There was a time when the photographer's primary function was as a tool of governmental surveying, tourism expansion and geological study. In the mid-19th century, on the heels of the medium's creation, photography was purely practical. Photographers themselves were rare, since the profession demanded a certain personality - perfectionist meets adventurer. Unwieldy equipment, untamed locations and a photographic process that was anything but foolproof made for a delicate yet exciting experience. Despite the boss' directives and the difficulty in developing many of the landscape, photographers of the 19th century have gone down in history as artistes extraordinaires.

"Eloquent Vistas: The Art of 19th Century American Landscape Photography from the George Eastman House Collection," on display at the Middlebury College Museum of Art (MCMA) through April 20, exhibits 78 photographs, all in spectacular condition, taken for the institution, but with an individual eye for beauty. The exhibition is on loan from the George Eastman House, a museum of international photography and film, which holds more than 3,500 prints and 6,500 stereographs of 19th century landscape images.

The exhibition features works by Timothy H. O'Sullivan, Eadweard Muybridge, William Henry Jackson, John Moran, Carlton E. Watkins, William H. Rau, William Bell, Platt D. Babbit, among others - all photographers who worked for the government, railroad companies or the tourist trade. Their photographs, however, prove anything but canned or conventional, and instead confirm a honed aesthetic and a sense of unchecked awe at the American landscape. Whether a charming stereograph, a mammoth albumen print or a jewel-like daguerreotype (all photographic processes described in the text panels that accompany the show), each photograph, exceptionally detailed, depicts a country full of breathtaking vistas, rich natural resources and a few (diminutive) people admiring it all. Together, all 78 photographs map a country ready for change as grand as their forests and as big as their mountains.

Taken from the 1850s through the 1890s, the landscape photographs themselves depict the east, the west, and places in between. Some sites are familiar - Yosemite, Yellowstone, Mt. Hood, Harpers Ferry and the Hudson River Railroad - while others seem worlds away, serene fairylands and wild giants' lairs of the imagination. The exhibition's text panels remind us, however, that all of these photographic glimpses are part and parcel of a very real American history. No matter the location, these images, produced during and just after the Civil War, embody both the tension and excitement of the American people.

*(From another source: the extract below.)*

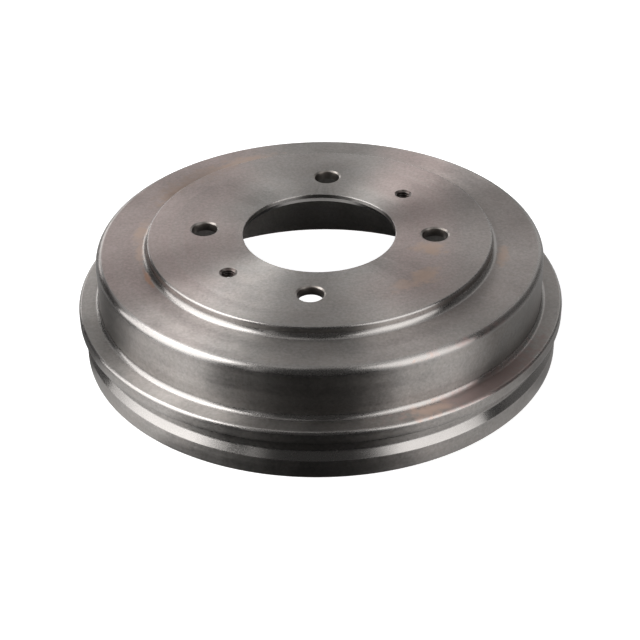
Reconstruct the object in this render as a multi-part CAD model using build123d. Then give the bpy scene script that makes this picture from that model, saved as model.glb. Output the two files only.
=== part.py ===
from build123d import *
from math import radians, tan
import os

# Brake drum: one iron casting, turned all over. Sizes are in millimetres.
# The open rim stands on z = 0, the drum's axis is Z, and the hub face is on top.
# Stud holes lie on the X and Y axes.

# What the drum fits
friction_diameter = 203.0
bore_diameter = 75.5
bolt_circle_diameter = 114.3
stud_count = 4
stud_hole_diameter = 12.7
tapped_hole_count = 2
tapped_hole_diameter = 8.0

# Hub plate, the raised middle that bolts to the hub
drum_height = 58.8
hub_face_diameter = 170.6
hub_step = 5.4
hub_plate_thickness = 4.6
bore_land_height = 2.0

# Shoulder round the hub plate, and the drum's side wall
shoulder_thickness = 5.2
step_thickness = 5.2
wall_thickness = 9.25

# Flange ring round the wall: its edge stands out from the wall by flange_width
flange_width = 10.55
flange_height = 26.9
flange_thickness = 6.2

# Groove under the flange ring and rim below it, both measured in from the flange's edge
groove_depth = 5.0
rim_setback = 2.25
rim_height = 9.3
rim_cone_angle = 37.0

# Corners and edges
step_foot_radius = 3.0
shoulder_radius = 3.7
flange_foot_radius = 2.6
hub_edge_break = 0.65
flange_edge_break = 0.95
edge_break = 0.4
mouth_lead = 1.5
bore_lead_width = 1.5
cavity_corner = 3.0
stud_hole_lead = 0.65
tapped_hole_lead = 0.6

# Levels and radii that follow from the sizes above
friction_radius = friction_diameter / 2
bore_radius = bore_diameter / 2
wall_radius = friction_radius + wall_thickness
hub_radius = hub_face_diameter / 2
shoulder_level = drum_height - hub_step
hub_seat_level = drum_height - hub_plate_thickness
cavity_roof_level = shoulder_level - shoulder_thickness


def soft_corner(corner, radius):
    """Rounds a corner of a face with two arcs and a narrow flat between, so that it has few facets."""
    place = Vector(corner.X, corner.Y)
    face = chamfer(corner, 0.64 * radius)
    return fillet(face.vertices().sort_by_distance(place)[:2], radius)


def outside_corners():
    """Corners of the outside, from the bore down to the rim: radius, height, finish, its size."""
    flange_radius = wall_radius + flange_width
    flange_bottom = flange_height - flange_thickness
    groove_radius = flange_radius - groove_depth
    rim_radius = flange_radius - rim_setback
    # The cone between groove and rim leans out by rim_cone_angle from the axis.
    cone_height = (rim_radius - groove_radius) / tan(radians(rim_cone_angle))
    return [
        (bore_radius, drum_height, chamfer, edge_break),
        (hub_radius, drum_height, chamfer, hub_edge_break),
        (hub_radius, shoulder_level, soft_corner, step_foot_radius),
        (wall_radius, shoulder_level, soft_corner, shoulder_radius),
        (wall_radius, flange_height, soft_corner, flange_foot_radius),
        (flange_radius, flange_height, chamfer, flange_edge_break),
        (flange_radius, flange_bottom, chamfer, edge_break),
        (groove_radius, flange_bottom, None, 0),
        (groove_radius, rim_height + cone_height, None, 0),
        (rim_radius, rim_height, None, 0),
        (rim_radius, 0, chamfer, edge_break),
    ]


def inside_corners():
    """Corners of the cavity, from the mouth up to the bore, in the same form."""
    step_radius = hub_radius - step_thickness
    bore_land_bottom = drum_height - bore_land_height
    return [
        (friction_radius, 0, chamfer, mouth_lead),
        (friction_radius, cavity_roof_level, chamfer, cavity_corner),
        (step_radius, cavity_roof_level, None, 0),
        (step_radius, hub_seat_level, None, 0),
        (bore_radius + bore_lead_width, hub_seat_level, None, 0),
        (bore_radius, bore_land_bottom, None, 0),
    ]


def turned_casting():
    """The drum as it leaves the lathe: its section swept once round the axis."""
    corners = outside_corners() + inside_corners()
    outline = Polyline([(radius, height) for radius, height, _, _ in corners], close=True)
    section = make_face(outline)
    for radius, height, finish, size in corners:
        if finish:
            corner = section.vertices().sort_by_distance((radius, height))[0]
            section = finish(corner, size)
    return revolve(Plane.XZ * section, axis=Axis.Z)


def drilled_hole(diameter, lead):
    """Tool for a hole down through the hub plate, with a 45 degree lead at the hub face."""
    radius = diameter / 2
    shaft = Pos(0, 0, drum_height / 2) * Cylinder(radius, 2 * drum_height)
    return shaft + Pos(0, 0, drum_height) * Cone(radius, radius + 2 * lead, 2 * lead)


def brake_drum():
    """The casting with its stud holes, and tapped holes midway between pairs of studs."""
    circle = bolt_circle_diameter / 2
    pitch = 360 / stud_count
    studs = [pitch * i for i in range(stud_count)]
    gaps = [round(stud_count * i / tapped_hole_count) for i in range(tapped_hole_count)]
    taps = [pitch * (gap + 0.5) for gap in gaps]
    stud_hole = Pos(circle, 0, 0) * drilled_hole(stud_hole_diameter, stud_hole_lead)
    tapped_hole = Pos(circle, 0, 0) * drilled_hole(tapped_hole_diameter, tapped_hole_lead)
    drum = turned_casting()
    drum -= [Rot(0, 0, angle) * stud_hole for angle in studs]
    drum -= [Rot(0, 0, angle) * tapped_hole for angle in taps]
    return drum


drum = brake_drum()
os.makedirs("parts", exist_ok=True)
export_step(drum, "parts/brake_drum.step")
print("brake_drum", drum.is_valid, round(drum.volume), drum.bounding_box())
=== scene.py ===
import math

import bpy
from mathutils import Matrix, Vector
from mathutils.geometry import delaunay_2d_cdt


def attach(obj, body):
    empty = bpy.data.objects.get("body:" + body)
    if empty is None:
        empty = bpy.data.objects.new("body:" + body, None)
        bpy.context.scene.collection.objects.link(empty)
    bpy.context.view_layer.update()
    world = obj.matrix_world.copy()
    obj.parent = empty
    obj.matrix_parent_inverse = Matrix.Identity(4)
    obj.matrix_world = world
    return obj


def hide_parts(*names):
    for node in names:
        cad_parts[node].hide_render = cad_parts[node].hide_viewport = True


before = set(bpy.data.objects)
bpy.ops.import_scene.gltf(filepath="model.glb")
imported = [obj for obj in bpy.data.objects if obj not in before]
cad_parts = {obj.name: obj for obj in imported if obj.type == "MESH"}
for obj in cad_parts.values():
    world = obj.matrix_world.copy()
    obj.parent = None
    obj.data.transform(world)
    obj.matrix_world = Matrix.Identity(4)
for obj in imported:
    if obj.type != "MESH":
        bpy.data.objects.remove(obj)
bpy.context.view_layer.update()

MM = 0.001

# Driving sizes of the casting in millimetres, the same as in the solid
FRICTION_RADIUS = 203.0 / 2
BORE_RADIUS = 75.5 / 2
BOLT_CIRCLE_RADIUS = 114.3 / 2
STUD_HOLE_RADIUS = 12.7 / 2
TAPPED_HOLE_RADIUS = 8.0 / 2
DRUM_HEIGHT = 58.8
HUB_RADIUS = 170.6 / 2
HUB_STEP = 5.4
HUB_PLATE_THICKNESS = 4.6
BORE_LAND_HEIGHT = 2.0
BORE_LEAD_WIDTH = 1.5
SHOULDER_THICKNESS = 5.2
STEP_THICKNESS = 5.2
WALL_THICKNESS = 9.25
CAVITY_CORNER = 3.0
MOUTH_LEAD = 1.5
FLANGE_WIDTH = 10.55
FLANGE_TOP = 26.9
FLANGE_THICKNESS = 6.2
GROOVE_DEPTH = 5.0
RIM_SETBACK = 2.25
RIM_HEIGHT = 9.3
RIM_CONE_ANGLE = math.radians(37)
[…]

The layout of the exhibition, designed by MCMA Museum Designer Ken Pohlman, also serves as a reminder of the period. The tope, wainscoted walls and central sitting area, complete with Chinese rug, four elegant chairs and two orchids give the effect of a 19th century parlor, a tranquil location for musing over the striking, multi-layered images.

Eloquent Vistas is all at once a stroll through history, landscape and the very nature of photography itself. While these photographs may be displayed on art museum walls, Eloquent Vistas aims at an audience beyond artists and art-historians. According to in-house curator of the exhibition and Chief Curator of MCMA Emmie Donadio, "The photographs in this exhibition will appeal to a wide audience and should engage the interest of people involved in a broad range of the disciplines represented in the Middlebury curriculum. There is something here for everyone - artists, historians, art historians, geologists, geographers, scientists - in short, anyone interested in the transformation of the American environment. And the quality of these particular prints is extraordinary."

Further reinforcing the multi-disciplinary nature of Eloquent Vistas, MCMA has organized a busy schedule of programming to complement the exhibition. To kick off the series, a lecture entitled "Truth and its Consequences: Photography's Burden of Fact" was given on Tuesday by Charles A. Dana Professor of History of Art & Architecture Kirsten Hoving. Hoving discussed the issues in accepting the photograph as truth, even in a time when technology was years away from digital toying and touching-up. Using photographic examples from the exhibition, she shed light on the difficulties in representation 19th century photographers' faced. While they sought to represent the truth, unpredictable photographic processes paired with unfamiliarity with the land and uncertainty of the future made for photographs that were not entirely stuff of reality.

Other upcoming lectures include "The Mountain of the Holy Cross" given by Professor of Humanities John McWilliams on March 13, "Rephotographing 19th-Century Government Surveys in the Western U.S.: Documenting Over 130 Years of Environmental Change," given by Assistant Professor of Geology Jeffrey Munroe on April 3 and "Print the Legend: Photography, the West, and the American Imagination" given by Professor of American Studies and History at Amherst College Martha A. Sandweiss on April 10. Also, several musical groups, comprised of Middlebury students, will play in the exhibition space. The first, a chamber music trio, will perform on Feb. 14 from 1-2 p.m.